Training data comes from public business license records across three California cities: San Francisco (SF Open Data), Los Angeles (LA Open Data), and San Diego (SD Business Tax Certificates). These are combined and deduplicated into scripts/data/golden/golden_dataset.csv. The open/closed label for each record is derived from license end dates and expiration fields — businesses with a lapsed end date are labeled closed, active licenses are labeled open. This produces approximately 8,500 labeled records with real ground-truth supervision.
Feature extraction is performed in build_training_set.py, which fuzzy-matches each license record against the Overture database using PostGIS proximity (within ~50 metres) and name similarity via rapidfuzz. Matched Overture records provide the feature set: contact info presence, source count and confidence, data recency, category signals, and derived ratios.
Training is handled by train_xgboost.py, which runs an 80/20 stratified split, uses Optuna for hyperparameter tuning over 50 trials, and optimizes F1 on the closed class to handle class imbalance. The optimal classification threshold is also searched on the held-out test set rather than defaulting to 0.5.
Why not the signal scorer: A deterministic signal-based scorer (scorer.py) was built and tested as an alternative, but it produced inconsistent results. Without labeled supervision it could not reliably distinguish genuinely closed businesses from businesses that simply had sparse metadata. The license-backed XGBoost model outperformed it on the validated ground-truth set and is the active approach.
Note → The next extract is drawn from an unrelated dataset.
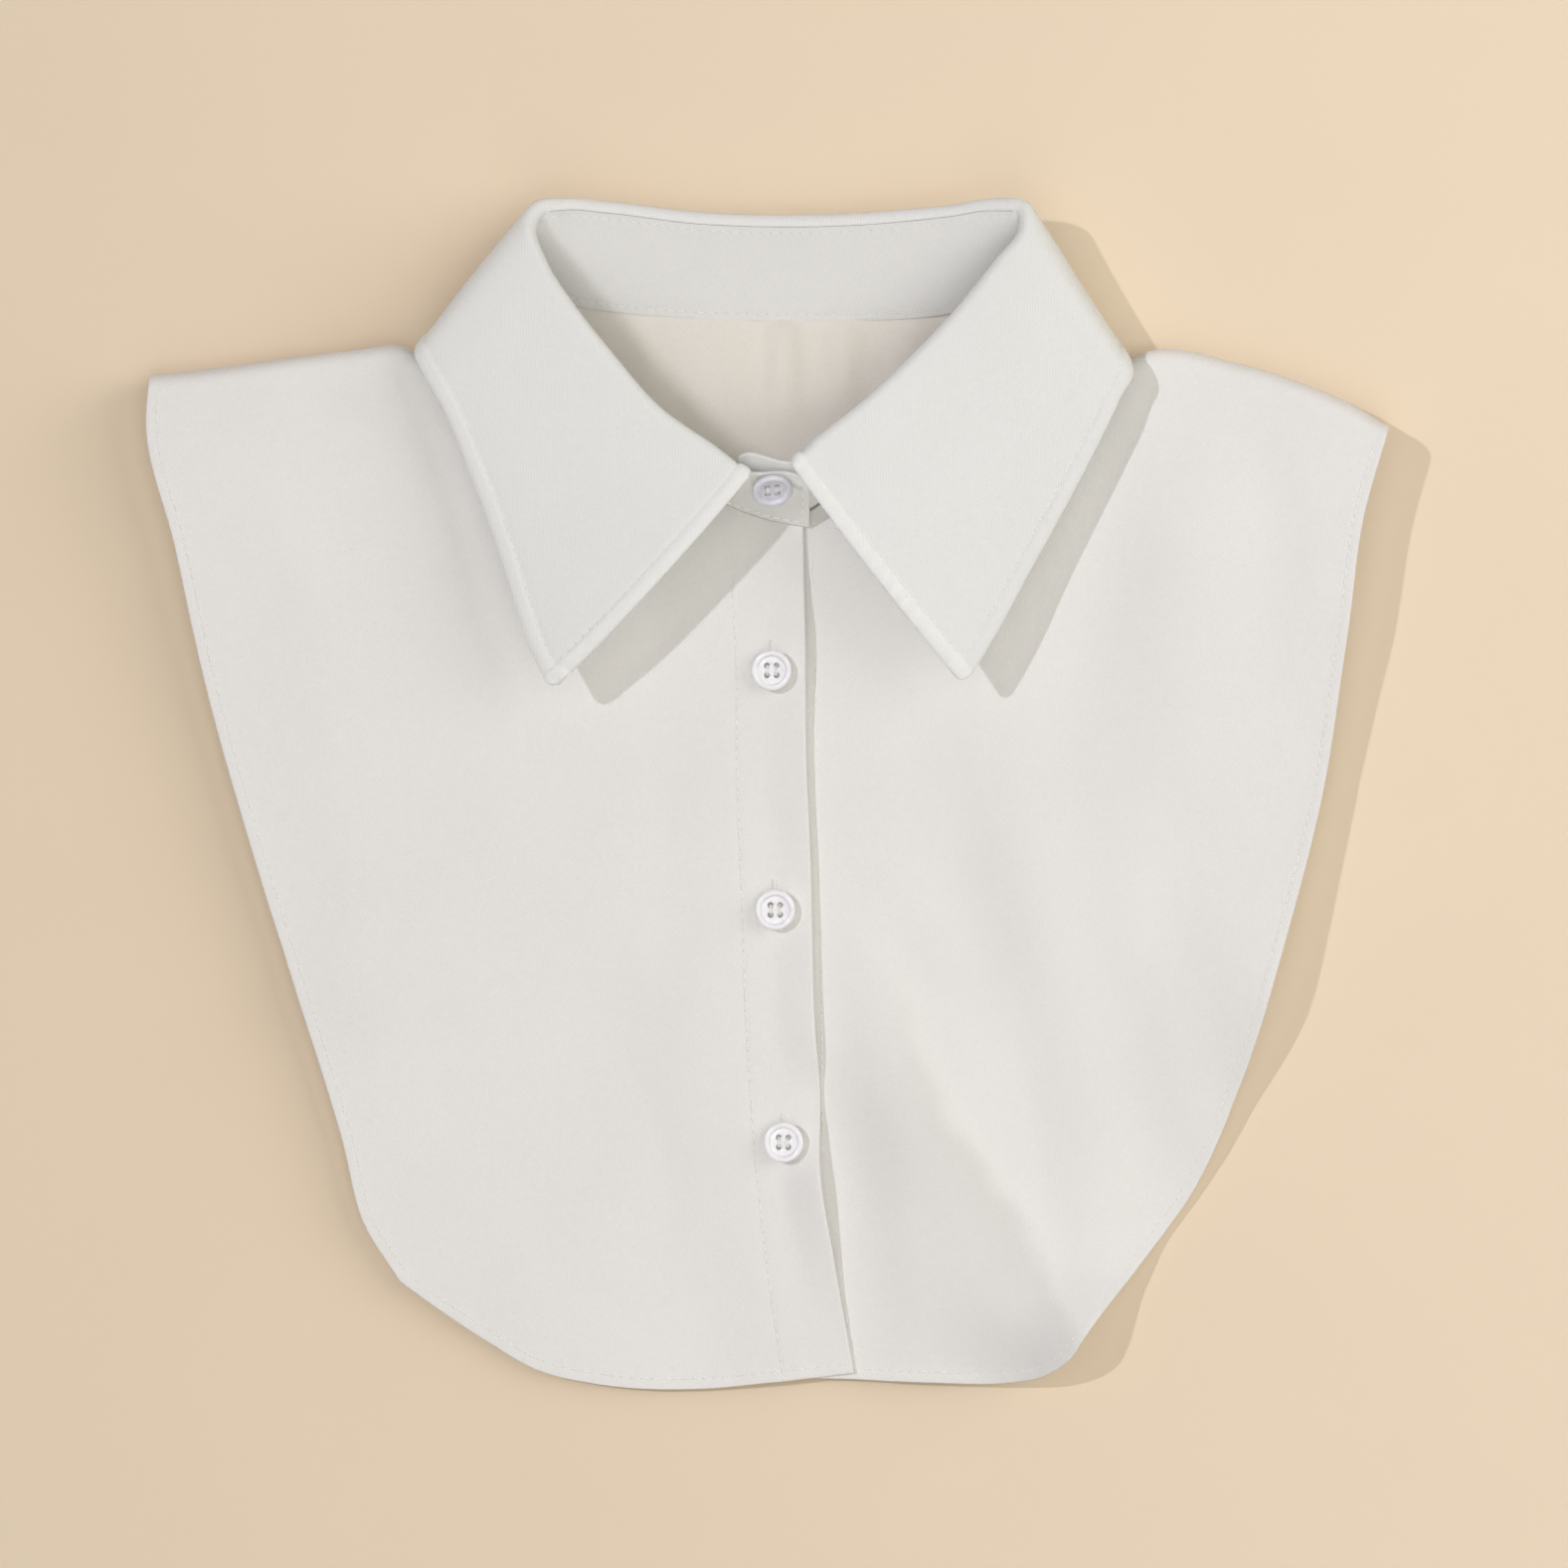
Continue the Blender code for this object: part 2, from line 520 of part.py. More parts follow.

Next.js 14 application with Tailwind CSS. Pages cover homepage search, search results with map view (Leaflet), city/category browsing, and individual place detail. The StatusBadge component renders open, closed, and at-risk states. The frontend connects to the backend API via the URL configured in .env.local.
- Place records: 1,452,268 California Overture records in local PostgreSQL
- Labeled training set: ~8,500 records from SF, LA, and SD business license data
- Ground-truth source: city license expiration dates (open/closed labels)
- Parquet cache:
scripts/data/overture_santa_cruz.parquet
- Python 3.10+
- Node.js 18+
- PostgreSQL 18 with PostGIS extension
cd stillopen/backend
python -m venv venv
venv\Scripts\activate # Windows
pip install -r requirements.txt
pip install geopy requests # not yet in requirements.txt
uvicorn app.main:app --reload --port 8000Configure stillopen/backend/.env with your database URL:
DATABASE_URL=postgresql://postgres:yourpassword@localhost:5432/stillopen
cd stillopen/frontend
npm install
npm run devThe frontend runs on http://localhost:3000 and expects the backend at http://localhost:8000.
start.bat# 1. Fetch license data from city open data APIs
set PYTHONIOENCODING=utf-8
python scripts/fetch_golden_data.py
# 2. Combine and deduplicate into a single labeled set
python scripts/build_golden_dataset.py
# 3. Cross-reference against Overture DB to extract features
python scripts/build_training_set.py \
--licenses scripts/data/golden/golden_dataset.csv \
--output scripts/data/training_set.csv \
--db-url postgresql://postgres:postgres123@localhost:5432/stillopen
# 4. Train XGBoost with Optuna tuning
set PYTHONIOENCODING=utf-8
python scripts/train_xgboost.py \
--input scripts/data/training_set.csv \
--output-dir scripts/models/
# 5. Apply predictions to all DB records
python scripts/apply_predictions.py --local --batch-size 50000| Phase | Approach | Training Data | Status |
|---|---|---|---|
| Initial exploration | Random Forest | Small synthetic set | Replaced |
| XGBoost v1 | XGBoost + feature engineering | OSM + website-verified records | Replaced |
| Signal scorer | Deterministic rule-based engine | No labeled data required | Abandoned — poor real-world performance |
| XGBoost v2 (current) | XGBoost + Optuna tuning | ~8,500 business license records (SF/LA/SD) | Active |
The signal scorer approach (scorer.py) remains in the codebase for reference but is not used in the active prediction pipeline.